THE TASK:
Go through the records and show each line where the word "limits" occurs.

Dataset rows:
########
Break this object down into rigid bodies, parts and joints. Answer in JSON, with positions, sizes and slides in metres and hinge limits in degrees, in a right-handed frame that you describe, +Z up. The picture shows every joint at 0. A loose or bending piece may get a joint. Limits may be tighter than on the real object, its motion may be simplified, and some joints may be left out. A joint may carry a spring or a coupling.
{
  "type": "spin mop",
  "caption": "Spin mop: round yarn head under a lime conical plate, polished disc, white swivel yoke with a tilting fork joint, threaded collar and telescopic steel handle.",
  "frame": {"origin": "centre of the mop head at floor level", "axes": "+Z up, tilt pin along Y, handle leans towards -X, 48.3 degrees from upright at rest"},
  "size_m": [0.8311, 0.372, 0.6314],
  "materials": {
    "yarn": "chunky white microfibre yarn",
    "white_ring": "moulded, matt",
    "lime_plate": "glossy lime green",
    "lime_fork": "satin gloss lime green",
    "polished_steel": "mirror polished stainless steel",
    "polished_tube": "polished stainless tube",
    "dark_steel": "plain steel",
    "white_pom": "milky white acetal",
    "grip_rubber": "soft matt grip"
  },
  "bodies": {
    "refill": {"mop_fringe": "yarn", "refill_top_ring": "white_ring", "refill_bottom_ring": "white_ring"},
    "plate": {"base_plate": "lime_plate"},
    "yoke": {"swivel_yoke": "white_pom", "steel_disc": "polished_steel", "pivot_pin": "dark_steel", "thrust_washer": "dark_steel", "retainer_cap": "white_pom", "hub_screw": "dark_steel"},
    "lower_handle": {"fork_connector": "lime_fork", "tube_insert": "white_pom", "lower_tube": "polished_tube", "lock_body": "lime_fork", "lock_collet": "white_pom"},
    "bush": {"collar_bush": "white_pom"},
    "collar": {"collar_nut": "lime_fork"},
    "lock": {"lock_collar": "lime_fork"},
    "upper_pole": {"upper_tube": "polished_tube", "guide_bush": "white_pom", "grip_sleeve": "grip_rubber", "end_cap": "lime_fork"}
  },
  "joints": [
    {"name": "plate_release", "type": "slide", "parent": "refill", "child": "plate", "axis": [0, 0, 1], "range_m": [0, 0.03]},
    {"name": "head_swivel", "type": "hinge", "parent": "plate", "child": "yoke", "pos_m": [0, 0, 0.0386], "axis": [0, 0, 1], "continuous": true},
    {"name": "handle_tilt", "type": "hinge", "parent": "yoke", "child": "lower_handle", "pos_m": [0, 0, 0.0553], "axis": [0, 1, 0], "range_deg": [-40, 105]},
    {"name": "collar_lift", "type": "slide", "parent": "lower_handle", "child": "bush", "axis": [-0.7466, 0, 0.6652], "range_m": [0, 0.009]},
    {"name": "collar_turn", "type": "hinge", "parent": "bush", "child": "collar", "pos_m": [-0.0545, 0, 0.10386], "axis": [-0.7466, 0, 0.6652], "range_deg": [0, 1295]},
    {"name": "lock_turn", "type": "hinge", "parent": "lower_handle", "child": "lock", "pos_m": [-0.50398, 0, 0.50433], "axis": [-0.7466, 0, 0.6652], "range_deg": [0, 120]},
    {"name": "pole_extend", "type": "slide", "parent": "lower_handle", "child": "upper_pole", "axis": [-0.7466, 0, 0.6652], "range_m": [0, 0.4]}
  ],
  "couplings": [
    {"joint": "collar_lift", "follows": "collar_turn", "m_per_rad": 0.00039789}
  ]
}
########
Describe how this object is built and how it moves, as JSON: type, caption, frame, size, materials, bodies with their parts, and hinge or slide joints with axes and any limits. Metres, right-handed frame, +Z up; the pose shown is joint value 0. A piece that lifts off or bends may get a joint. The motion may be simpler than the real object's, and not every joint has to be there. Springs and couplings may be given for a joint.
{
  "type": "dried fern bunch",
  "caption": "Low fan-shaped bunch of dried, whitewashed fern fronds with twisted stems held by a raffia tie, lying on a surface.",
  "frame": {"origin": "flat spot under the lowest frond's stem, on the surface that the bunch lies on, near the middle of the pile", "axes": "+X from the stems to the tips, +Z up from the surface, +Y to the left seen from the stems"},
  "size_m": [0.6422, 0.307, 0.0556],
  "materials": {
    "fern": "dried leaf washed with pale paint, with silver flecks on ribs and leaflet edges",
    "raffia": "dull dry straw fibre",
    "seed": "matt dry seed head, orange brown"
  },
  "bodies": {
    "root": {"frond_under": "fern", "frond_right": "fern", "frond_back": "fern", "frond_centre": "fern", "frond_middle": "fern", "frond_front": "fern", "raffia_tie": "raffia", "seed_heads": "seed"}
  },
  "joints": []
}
########
FINAL ANSWER:
Break this object down into rigid bodies, parts and joints. Answer in JSON, with positions, sizes and slides in metres and hinge limits in degrees, in a right-handed frame that you describe, +Z up. The picture shows every joint at 0. A loose or bending piece may get a joint. Limits may be tighter than on the real object, its motion may be simplified, and some joints may be left out. A joint may carry a spring or a coupling.
Describe how this object is built and how it moves, as JSON: type, caption, frame, size, materials, bodies with their parts, and hinge or slide joints with axes and any limits. Metres, right-handed frame, +Z up; the pose shown is joint value 0. A piece that lifts off or bends may get a joint. The motion may be simpler than the real object's, and not every joint has to be there. Springs and couplings may be given for a joint.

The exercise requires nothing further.